_EXERCISE BRIEF_: Quote verbatim every line from the line containing "Keep writing the" to the line containing "return copies", inclusive of both, and no other line.

## Start DATA LISTING

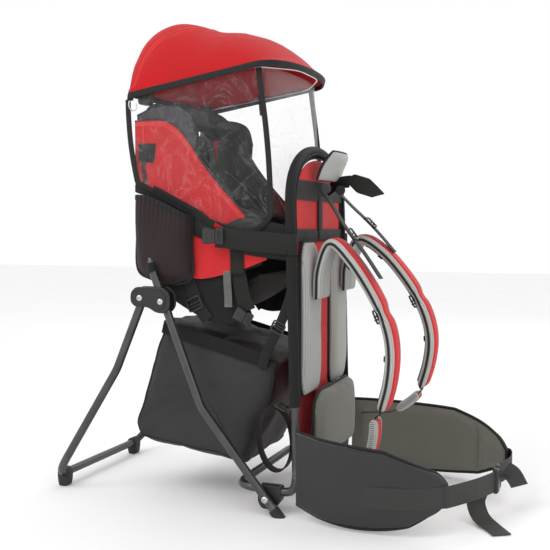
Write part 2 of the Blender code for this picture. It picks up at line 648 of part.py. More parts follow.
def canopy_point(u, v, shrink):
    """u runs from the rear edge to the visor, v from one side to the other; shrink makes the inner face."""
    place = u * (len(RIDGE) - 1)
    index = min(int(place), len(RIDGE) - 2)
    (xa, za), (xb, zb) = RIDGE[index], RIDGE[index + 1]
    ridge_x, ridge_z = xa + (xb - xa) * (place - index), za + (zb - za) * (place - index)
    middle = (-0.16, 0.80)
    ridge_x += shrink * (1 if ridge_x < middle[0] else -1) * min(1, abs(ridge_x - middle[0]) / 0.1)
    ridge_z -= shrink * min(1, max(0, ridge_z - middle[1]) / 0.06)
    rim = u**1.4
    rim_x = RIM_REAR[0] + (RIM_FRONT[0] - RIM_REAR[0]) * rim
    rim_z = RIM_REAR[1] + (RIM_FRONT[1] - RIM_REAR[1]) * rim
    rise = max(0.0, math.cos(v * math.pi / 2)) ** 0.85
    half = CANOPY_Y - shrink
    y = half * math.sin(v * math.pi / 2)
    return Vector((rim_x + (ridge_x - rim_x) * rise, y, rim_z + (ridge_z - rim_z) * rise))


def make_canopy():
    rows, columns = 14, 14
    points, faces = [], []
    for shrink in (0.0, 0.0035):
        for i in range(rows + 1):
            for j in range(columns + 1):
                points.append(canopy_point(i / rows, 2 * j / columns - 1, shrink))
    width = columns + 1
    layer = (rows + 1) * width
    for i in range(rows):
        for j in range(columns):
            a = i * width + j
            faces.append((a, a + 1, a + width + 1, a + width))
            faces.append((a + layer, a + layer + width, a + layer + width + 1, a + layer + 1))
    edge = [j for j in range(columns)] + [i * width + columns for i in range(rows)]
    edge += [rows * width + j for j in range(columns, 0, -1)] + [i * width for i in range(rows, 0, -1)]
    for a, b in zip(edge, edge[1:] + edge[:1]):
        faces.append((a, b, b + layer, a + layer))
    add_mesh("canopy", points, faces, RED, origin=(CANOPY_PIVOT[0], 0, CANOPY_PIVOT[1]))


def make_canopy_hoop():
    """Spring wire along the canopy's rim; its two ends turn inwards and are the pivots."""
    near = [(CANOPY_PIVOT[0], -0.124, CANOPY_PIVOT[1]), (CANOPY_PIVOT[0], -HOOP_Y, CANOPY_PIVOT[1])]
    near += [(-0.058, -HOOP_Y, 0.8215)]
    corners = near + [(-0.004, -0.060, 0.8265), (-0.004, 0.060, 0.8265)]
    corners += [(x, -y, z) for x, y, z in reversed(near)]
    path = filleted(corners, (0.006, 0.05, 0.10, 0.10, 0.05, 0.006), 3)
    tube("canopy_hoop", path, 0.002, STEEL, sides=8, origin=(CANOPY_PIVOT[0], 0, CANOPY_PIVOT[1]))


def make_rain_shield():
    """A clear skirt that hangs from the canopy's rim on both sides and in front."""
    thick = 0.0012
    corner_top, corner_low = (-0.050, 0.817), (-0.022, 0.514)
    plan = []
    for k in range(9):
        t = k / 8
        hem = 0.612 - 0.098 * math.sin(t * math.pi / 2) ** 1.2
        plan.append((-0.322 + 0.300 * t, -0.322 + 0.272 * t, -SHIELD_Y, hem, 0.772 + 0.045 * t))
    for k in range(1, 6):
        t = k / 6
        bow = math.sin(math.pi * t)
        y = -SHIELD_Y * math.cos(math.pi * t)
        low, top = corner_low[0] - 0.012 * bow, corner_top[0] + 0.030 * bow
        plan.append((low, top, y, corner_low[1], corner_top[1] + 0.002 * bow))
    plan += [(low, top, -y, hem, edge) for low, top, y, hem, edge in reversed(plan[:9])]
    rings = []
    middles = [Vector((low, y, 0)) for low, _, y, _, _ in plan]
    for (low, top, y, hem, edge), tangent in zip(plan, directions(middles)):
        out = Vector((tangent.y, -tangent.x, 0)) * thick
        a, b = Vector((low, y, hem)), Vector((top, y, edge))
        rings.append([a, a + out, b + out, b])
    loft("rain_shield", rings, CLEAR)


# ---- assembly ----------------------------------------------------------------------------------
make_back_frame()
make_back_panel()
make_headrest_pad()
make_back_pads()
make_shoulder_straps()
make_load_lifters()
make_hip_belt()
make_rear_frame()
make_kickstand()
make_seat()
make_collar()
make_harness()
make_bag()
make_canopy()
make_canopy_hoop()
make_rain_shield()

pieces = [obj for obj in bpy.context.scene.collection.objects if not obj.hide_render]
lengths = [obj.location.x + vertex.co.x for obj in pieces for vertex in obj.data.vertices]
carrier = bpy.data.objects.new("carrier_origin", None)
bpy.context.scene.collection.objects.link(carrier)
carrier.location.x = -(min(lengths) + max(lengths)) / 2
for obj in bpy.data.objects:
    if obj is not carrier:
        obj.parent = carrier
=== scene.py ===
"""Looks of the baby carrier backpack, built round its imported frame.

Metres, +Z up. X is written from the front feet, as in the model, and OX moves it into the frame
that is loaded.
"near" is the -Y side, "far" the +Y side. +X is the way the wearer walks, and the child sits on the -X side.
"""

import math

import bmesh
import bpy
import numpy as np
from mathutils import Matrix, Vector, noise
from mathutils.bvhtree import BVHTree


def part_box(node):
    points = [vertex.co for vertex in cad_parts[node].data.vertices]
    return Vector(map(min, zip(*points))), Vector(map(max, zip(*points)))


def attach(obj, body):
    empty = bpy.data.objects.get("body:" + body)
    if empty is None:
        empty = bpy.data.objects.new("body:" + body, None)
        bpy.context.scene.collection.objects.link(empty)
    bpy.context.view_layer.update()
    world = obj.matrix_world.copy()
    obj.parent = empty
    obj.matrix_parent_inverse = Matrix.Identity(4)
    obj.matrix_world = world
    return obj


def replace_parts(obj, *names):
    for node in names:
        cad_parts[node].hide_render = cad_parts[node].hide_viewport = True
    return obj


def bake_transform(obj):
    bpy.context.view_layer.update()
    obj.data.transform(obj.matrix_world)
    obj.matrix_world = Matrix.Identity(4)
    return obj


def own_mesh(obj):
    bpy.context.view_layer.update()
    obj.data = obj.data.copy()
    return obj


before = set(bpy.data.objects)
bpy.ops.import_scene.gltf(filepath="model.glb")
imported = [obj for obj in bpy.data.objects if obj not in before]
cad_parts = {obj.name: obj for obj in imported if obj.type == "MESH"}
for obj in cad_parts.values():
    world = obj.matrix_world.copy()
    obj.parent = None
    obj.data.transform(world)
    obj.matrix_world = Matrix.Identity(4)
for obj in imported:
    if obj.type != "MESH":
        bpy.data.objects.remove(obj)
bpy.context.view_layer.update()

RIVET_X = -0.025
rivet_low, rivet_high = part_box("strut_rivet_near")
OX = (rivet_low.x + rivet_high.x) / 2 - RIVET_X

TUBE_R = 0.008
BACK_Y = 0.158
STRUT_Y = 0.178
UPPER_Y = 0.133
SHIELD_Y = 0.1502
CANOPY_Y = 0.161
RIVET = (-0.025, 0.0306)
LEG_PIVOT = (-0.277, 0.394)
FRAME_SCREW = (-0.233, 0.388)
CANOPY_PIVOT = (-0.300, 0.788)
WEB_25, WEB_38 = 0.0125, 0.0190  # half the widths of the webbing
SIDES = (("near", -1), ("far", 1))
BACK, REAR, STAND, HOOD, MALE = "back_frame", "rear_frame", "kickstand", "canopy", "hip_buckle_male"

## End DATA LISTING
## Start DATA LISTING

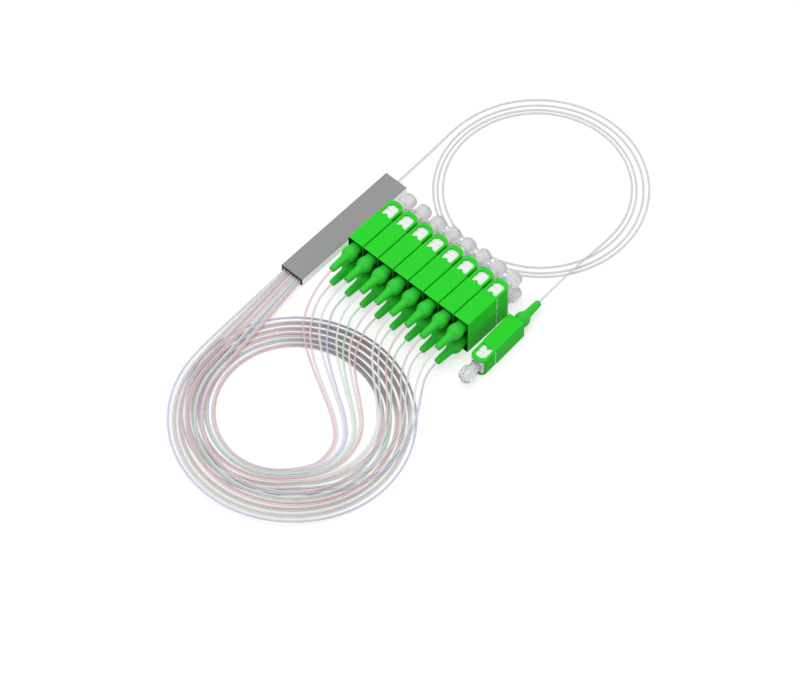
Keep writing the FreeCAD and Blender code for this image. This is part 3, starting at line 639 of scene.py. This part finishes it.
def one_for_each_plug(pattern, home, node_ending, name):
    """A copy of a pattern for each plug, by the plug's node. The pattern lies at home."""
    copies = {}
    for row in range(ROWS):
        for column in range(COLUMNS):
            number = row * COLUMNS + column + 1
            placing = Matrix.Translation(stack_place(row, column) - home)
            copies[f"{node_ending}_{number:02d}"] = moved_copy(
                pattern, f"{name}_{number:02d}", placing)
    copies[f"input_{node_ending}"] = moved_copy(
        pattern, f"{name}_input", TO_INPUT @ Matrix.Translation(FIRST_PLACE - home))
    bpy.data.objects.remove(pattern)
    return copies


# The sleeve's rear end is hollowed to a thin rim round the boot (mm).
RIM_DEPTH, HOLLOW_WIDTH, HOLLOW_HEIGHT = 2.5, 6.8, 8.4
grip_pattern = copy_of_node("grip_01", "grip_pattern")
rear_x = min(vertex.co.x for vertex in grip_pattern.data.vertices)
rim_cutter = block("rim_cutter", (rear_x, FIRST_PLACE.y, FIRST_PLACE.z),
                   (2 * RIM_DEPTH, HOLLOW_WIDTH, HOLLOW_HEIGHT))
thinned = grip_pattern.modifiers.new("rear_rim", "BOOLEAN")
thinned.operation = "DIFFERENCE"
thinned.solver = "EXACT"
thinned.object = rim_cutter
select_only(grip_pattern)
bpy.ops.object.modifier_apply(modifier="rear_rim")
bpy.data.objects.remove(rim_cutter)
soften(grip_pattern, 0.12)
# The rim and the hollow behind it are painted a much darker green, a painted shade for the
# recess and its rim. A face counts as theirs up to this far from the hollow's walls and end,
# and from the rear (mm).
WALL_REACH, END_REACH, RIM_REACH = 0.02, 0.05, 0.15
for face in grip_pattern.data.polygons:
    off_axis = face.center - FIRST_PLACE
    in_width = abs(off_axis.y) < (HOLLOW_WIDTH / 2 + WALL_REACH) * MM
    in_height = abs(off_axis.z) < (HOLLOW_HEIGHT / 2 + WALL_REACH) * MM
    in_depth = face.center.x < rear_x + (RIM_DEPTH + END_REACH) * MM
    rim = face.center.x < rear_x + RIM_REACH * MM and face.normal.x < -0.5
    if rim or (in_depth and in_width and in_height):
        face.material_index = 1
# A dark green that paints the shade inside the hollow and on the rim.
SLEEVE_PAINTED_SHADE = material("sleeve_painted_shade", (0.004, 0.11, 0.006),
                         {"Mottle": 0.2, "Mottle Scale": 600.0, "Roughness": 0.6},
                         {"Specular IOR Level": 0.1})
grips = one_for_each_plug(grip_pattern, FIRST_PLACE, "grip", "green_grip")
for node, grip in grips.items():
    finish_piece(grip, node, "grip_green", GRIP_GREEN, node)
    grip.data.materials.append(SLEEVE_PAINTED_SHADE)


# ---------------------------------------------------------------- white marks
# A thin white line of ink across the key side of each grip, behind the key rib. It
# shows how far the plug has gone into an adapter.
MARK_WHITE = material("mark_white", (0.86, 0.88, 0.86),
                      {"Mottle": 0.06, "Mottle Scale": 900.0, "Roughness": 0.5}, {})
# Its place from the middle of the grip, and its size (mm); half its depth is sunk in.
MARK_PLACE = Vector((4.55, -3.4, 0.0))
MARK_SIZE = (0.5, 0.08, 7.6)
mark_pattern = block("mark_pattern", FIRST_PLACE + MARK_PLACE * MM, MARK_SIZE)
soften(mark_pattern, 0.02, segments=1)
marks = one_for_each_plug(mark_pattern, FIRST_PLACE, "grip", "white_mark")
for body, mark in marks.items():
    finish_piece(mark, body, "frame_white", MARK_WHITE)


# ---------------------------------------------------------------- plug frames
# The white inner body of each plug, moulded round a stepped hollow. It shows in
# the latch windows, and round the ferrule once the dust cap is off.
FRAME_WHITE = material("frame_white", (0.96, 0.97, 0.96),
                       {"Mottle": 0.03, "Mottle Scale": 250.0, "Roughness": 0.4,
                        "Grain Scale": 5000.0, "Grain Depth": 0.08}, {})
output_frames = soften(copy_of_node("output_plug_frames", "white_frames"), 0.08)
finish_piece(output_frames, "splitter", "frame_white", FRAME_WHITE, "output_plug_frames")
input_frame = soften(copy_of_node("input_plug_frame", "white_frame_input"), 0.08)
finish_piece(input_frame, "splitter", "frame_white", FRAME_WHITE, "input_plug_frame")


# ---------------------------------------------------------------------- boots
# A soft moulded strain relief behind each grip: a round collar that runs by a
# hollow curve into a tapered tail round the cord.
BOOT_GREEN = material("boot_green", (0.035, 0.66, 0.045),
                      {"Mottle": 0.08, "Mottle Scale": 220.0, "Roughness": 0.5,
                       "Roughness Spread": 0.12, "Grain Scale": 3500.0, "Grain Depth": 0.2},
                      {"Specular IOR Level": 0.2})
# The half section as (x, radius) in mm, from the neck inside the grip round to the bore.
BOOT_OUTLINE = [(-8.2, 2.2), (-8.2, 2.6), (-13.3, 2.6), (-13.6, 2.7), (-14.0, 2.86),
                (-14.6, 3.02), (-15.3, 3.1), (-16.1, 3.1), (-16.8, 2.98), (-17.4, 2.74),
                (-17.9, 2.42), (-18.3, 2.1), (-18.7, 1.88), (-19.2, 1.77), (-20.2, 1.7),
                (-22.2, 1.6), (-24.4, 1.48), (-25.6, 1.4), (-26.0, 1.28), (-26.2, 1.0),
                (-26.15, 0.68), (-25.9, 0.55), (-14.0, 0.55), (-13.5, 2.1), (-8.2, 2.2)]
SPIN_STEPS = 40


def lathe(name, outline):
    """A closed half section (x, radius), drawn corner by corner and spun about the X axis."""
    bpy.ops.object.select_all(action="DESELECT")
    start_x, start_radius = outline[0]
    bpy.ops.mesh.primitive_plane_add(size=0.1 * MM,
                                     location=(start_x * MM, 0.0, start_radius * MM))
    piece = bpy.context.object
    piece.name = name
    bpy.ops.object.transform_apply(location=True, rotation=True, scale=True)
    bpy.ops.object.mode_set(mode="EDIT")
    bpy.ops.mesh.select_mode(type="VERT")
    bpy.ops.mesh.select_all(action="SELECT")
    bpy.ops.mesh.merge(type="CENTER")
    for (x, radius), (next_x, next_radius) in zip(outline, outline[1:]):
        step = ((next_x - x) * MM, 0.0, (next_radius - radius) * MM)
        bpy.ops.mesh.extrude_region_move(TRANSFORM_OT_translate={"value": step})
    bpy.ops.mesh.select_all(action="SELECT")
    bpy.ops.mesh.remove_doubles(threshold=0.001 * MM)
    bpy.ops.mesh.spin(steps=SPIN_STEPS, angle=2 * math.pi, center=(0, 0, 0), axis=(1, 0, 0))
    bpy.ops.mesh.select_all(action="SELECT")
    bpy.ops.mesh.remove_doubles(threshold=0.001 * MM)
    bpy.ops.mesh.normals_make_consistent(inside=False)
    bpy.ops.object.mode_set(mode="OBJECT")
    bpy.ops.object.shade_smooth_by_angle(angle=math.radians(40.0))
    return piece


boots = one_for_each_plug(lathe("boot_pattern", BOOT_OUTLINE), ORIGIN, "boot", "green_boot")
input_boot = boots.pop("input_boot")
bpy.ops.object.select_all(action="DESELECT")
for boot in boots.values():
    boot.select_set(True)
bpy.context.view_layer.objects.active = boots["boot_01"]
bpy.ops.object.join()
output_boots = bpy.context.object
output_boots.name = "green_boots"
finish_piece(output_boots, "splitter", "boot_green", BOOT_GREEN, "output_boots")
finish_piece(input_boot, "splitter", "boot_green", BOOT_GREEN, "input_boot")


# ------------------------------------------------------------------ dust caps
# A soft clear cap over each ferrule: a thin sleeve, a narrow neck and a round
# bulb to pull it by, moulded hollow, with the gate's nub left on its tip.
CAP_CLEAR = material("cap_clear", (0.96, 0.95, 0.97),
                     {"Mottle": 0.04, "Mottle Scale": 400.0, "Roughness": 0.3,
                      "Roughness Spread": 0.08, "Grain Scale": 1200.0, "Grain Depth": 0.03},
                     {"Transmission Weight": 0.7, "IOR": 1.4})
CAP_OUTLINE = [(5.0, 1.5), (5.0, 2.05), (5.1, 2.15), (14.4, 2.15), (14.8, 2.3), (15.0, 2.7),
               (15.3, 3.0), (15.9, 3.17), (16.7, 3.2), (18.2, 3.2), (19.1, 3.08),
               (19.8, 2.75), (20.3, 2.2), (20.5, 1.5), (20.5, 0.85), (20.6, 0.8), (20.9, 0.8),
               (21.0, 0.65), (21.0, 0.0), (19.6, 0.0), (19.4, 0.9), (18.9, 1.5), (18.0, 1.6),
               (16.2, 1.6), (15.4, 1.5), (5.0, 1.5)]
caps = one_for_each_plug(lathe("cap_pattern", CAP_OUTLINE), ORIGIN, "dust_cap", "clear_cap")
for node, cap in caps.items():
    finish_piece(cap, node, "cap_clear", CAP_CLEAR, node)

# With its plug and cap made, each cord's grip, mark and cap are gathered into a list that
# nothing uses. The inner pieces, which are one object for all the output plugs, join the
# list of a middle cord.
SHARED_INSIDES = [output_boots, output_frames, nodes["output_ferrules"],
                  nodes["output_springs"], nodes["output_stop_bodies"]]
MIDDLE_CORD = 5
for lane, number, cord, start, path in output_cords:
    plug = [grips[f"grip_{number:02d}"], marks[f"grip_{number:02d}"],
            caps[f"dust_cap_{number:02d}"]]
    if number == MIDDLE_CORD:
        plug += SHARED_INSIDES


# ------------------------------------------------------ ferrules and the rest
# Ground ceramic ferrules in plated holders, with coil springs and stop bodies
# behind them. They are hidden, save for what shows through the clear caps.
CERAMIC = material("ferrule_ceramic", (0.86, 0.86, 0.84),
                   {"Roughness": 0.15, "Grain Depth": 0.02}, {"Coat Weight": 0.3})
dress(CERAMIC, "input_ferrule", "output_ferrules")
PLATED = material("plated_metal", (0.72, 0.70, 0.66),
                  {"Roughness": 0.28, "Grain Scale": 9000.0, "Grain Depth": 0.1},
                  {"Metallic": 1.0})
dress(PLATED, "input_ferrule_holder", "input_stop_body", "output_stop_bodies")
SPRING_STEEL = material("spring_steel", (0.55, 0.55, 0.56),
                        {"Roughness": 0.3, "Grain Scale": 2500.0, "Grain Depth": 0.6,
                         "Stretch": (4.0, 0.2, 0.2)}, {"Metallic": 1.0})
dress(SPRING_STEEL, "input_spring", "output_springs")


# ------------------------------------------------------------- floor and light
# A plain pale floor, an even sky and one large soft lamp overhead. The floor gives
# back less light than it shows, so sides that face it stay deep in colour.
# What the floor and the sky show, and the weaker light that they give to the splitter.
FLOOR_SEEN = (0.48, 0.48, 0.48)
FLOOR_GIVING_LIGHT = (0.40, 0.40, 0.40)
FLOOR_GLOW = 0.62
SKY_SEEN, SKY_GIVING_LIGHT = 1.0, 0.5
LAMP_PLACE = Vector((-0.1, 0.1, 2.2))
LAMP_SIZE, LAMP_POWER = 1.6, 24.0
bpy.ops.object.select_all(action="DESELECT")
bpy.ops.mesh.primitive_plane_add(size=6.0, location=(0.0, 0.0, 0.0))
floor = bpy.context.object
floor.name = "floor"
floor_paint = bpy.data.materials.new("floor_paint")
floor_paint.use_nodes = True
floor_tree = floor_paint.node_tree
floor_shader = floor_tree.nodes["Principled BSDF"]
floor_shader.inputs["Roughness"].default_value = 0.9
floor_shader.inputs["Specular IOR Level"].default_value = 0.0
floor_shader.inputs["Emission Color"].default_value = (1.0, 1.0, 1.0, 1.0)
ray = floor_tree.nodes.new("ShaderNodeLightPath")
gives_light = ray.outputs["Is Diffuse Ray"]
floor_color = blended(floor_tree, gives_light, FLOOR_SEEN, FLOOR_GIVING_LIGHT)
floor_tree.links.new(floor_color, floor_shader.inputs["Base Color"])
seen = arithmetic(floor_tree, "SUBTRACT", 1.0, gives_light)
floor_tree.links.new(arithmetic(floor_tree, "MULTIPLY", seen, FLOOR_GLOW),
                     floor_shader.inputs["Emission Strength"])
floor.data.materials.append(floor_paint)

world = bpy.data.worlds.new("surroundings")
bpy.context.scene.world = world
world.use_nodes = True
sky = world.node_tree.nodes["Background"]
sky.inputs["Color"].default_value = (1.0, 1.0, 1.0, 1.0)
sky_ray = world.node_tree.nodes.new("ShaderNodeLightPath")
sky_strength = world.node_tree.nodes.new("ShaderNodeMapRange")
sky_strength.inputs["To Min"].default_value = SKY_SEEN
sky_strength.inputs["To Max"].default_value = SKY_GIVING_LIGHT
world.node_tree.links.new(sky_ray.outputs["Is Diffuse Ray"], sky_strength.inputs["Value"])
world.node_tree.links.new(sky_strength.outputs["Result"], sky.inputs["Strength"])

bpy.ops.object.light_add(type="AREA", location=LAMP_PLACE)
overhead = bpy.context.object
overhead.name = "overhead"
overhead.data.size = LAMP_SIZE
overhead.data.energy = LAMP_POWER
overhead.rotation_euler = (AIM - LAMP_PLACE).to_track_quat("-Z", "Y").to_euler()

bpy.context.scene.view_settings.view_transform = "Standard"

## End DATA LISTING

_WRITTEN RESPONSE_:
Keep writing the FreeCAD and Blender code for this image. This is part 3, starting at line 639 of scene.py. This part finishes it.
def one_for_each_plug(pattern, home, node_ending, name):
    """A copy of a pattern for each plug, by the plug's node. The pattern lies at home."""
    copies = {}
    for row in range(ROWS):
        for column in range(COLUMNS):
            number = row * COLUMNS + column + 1
            placing = Matrix.Translation(stack_place(row, column) - home)
            copies[f"{node_ending}_{number:02d}"] = moved_copy(
                pattern, f"{name}_{number:02d}", placing)
    copies[f"input_{node_ending}"] = moved_copy(
        pattern, f"{name}_input", TO_INPUT @ Matrix.Translation(FIRST_PLACE - home))
    bpy.data.objects.remove(pattern)
    return copies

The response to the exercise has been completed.